The process of creating a piece of theatre is inherently different to that of a film. I am thankful to have learnt that early in my career. Weeks of rehearsals galvanises a company towards a common vision, and it is this common vision that you share with the live audience. The morning ritual of a tube ride sipping a Starbucks Gingerbread Latte, learning lines and remembering animal choreography, was quite a joy. Things were starting to fall into place a bit; the mud that was thrown at me in drama school started revealing itself as little nuggets of gold. It seemed that prowling around as a hyena for seemingly excessive amounts of time wasn't a waste of time after all. None of it is. It's all diamond worthy, even if disguised as a lump of coal for a while.

The theatre run is different every night you do it. Audience numbers, connectivity between the cast, fatigue, technical hitches; the list is endless. This is what makes it so special; when you are on stage anything can happen! And it often does.

For The Wind in The Willows I remained curled up in a box onstage for the first twenty minutes of the play, in a costume comprised of fur and wool. I fell asleep during one performance, waking up just in time. I figured that a badger emerging from a box, with black and white make up streaming down his face, delirious as though coming up from hibernation, would be an interpretation that I could get away with. I'm glad I still remembered my lines.
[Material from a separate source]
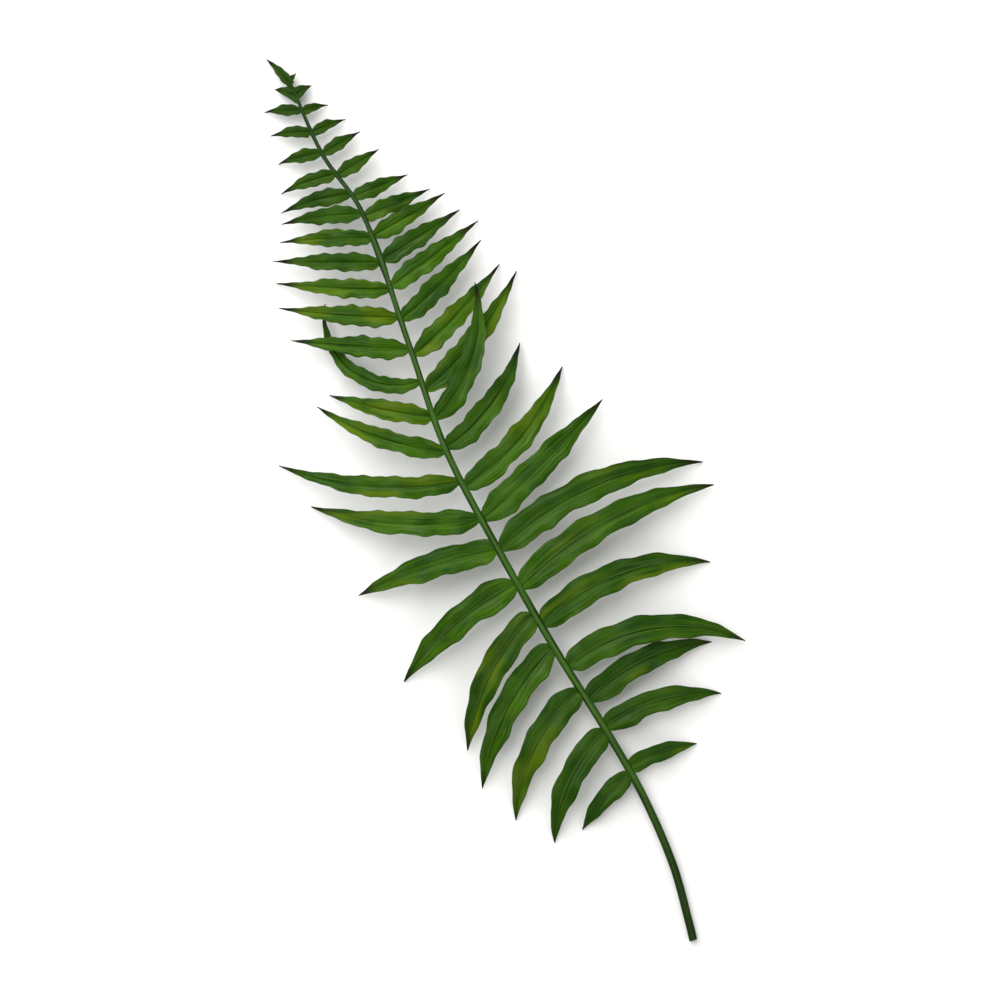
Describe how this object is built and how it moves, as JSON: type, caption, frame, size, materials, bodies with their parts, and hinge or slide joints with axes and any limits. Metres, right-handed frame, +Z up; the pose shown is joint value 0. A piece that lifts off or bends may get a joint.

As with the film, this project came and went in a whirlwind of activity. Before I knew it the last show came to an end, the last bows done, and it was goodbye to the Theatre 503 in Clapham. Even though I didn't have an agent, I wasn't being called in for TV dramas, and I wasn't talking to Martin Scorsese on the phone, I had had two opportunities to exercise my creative muscles. I figured that wasn't bad going. I celebrated Christmas that year pretty happy. I guess the grass can always be greener, one can always want more, and that can drive you forwards and keep you ambitious, but it shouldn't devalue past accomplishments. And with that in mind, it was onwards and upwards.